● **Dataset content**

════════

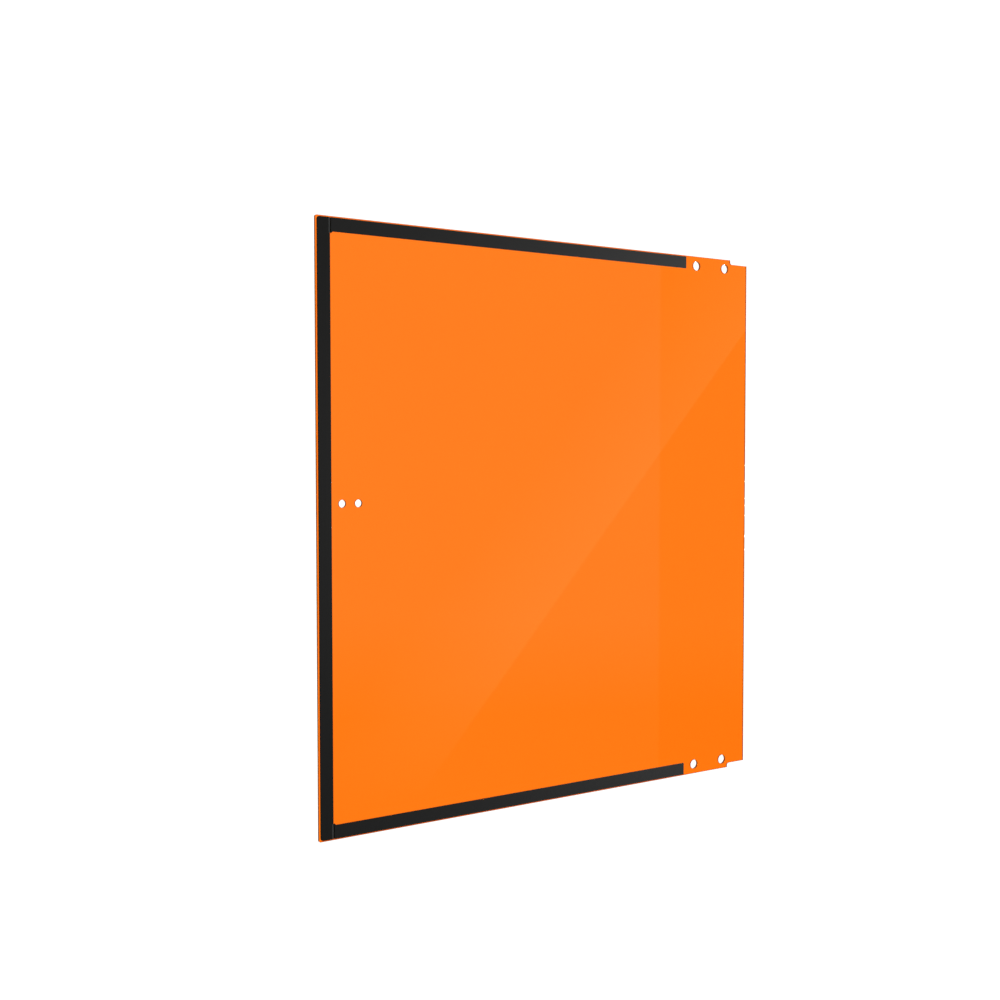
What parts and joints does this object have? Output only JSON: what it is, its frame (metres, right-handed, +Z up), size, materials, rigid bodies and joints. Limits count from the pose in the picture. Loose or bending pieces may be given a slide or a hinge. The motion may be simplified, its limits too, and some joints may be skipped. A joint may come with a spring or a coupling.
{
  "type": "tinted enclosure screen leaf",
  "caption": "Rigid orange-tinted transparent screen leaf with black sealing strips along three edges, hinge and handle screw holes, and notched corners on the hinge side.",
  "frame": {"origin": "on the plain rear face, half way between the two lower hinge holes", "axes": "+X towards the hinge side, +Y out of the plain rear face, +Z up; the sealing strips are on the front face, towards -Y"},
  "size_m": [0.415, 0.003, 0.45],
  "materials": {
    "tinted_sheet": "polished transparent orange-tinted plastic sheet with cut edges",
    "sealing_strip": "matt black with a fine closed-cell grain",
    "adhesive": "black acrylic adhesive film"
  },
  "bodies": {
    "root": {"panel": "tinted_sheet", "seal_strip_left": "sealing_strip", "seal_strip_top": "sealing_strip", "seal_strip_bottom": "sealing_strip", "adhesive_left": "adhesive", "adhesive_top": "adhesive", "adhesive_bottom": "adhesive"}
  },
  "joints": []
}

════════

● **Requirement**
Extract the full listing and reproduce each line exactly.

● **Exercise output**
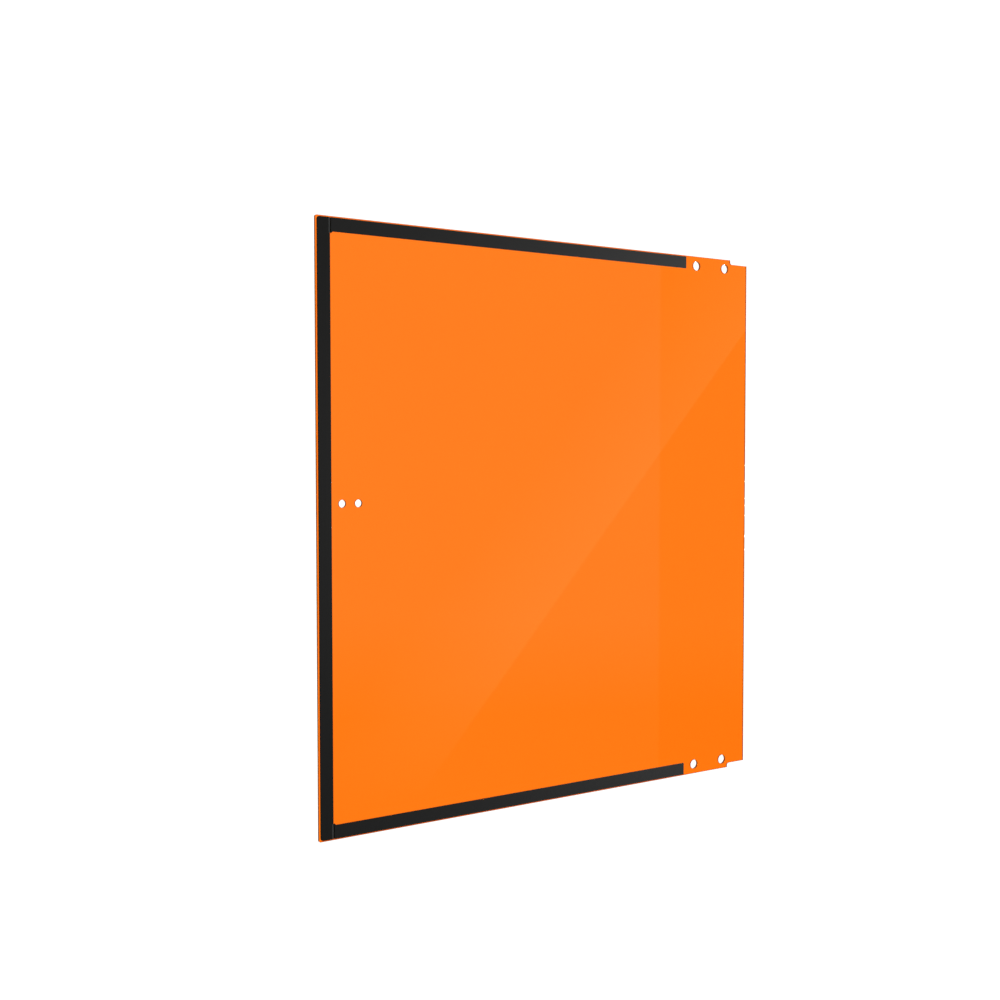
What parts and joints does this object have? Output only JSON: what it is, its frame (metres, right-handed, +Z up), size, materials, rigid bodies and joints. Limits count from the pose in the picture. Loose or bending pieces may be given a slide or a hinge. The motion may be simplified, its limits too, and some joints may be skipped. A joint may come with a spring or a coupling.
{
  "type": "tinted enclosure screen leaf",
  "caption": "Rigid orange-tinted transparent screen leaf with black sealing strips along three edges, hinge and handle screw holes, and notched corners on the hinge side.",
  "frame": {"origin": "on the plain rear face, half way between the two lower hinge holes", "axes": "+X towards the hinge side, +Y out of the plain rear face, +Z up; the sealing strips are on the front face, towards -Y"},
  "size_m": [0.415, 0.003, 0.45],
  "materials": {
    "tinted_sheet": "polished transparent orange-tinted plastic sheet with cut edges",
    "sealing_strip": "matt black with a fine closed-cell grain",
    "adhesive": "black acrylic adhesive film"
  },
  "bodies": {
    "root": {"panel": "tinted_sheet", "seal_strip_left": "sealing_strip", "seal_strip_top": "sealing_strip", "seal_strip_bottom": "sealing_strip", "adhesive_left": "adhesive", "adhesive_top": "adhesive", "adhesive_bottom": "adhesive"}
  },
  "joints": []
}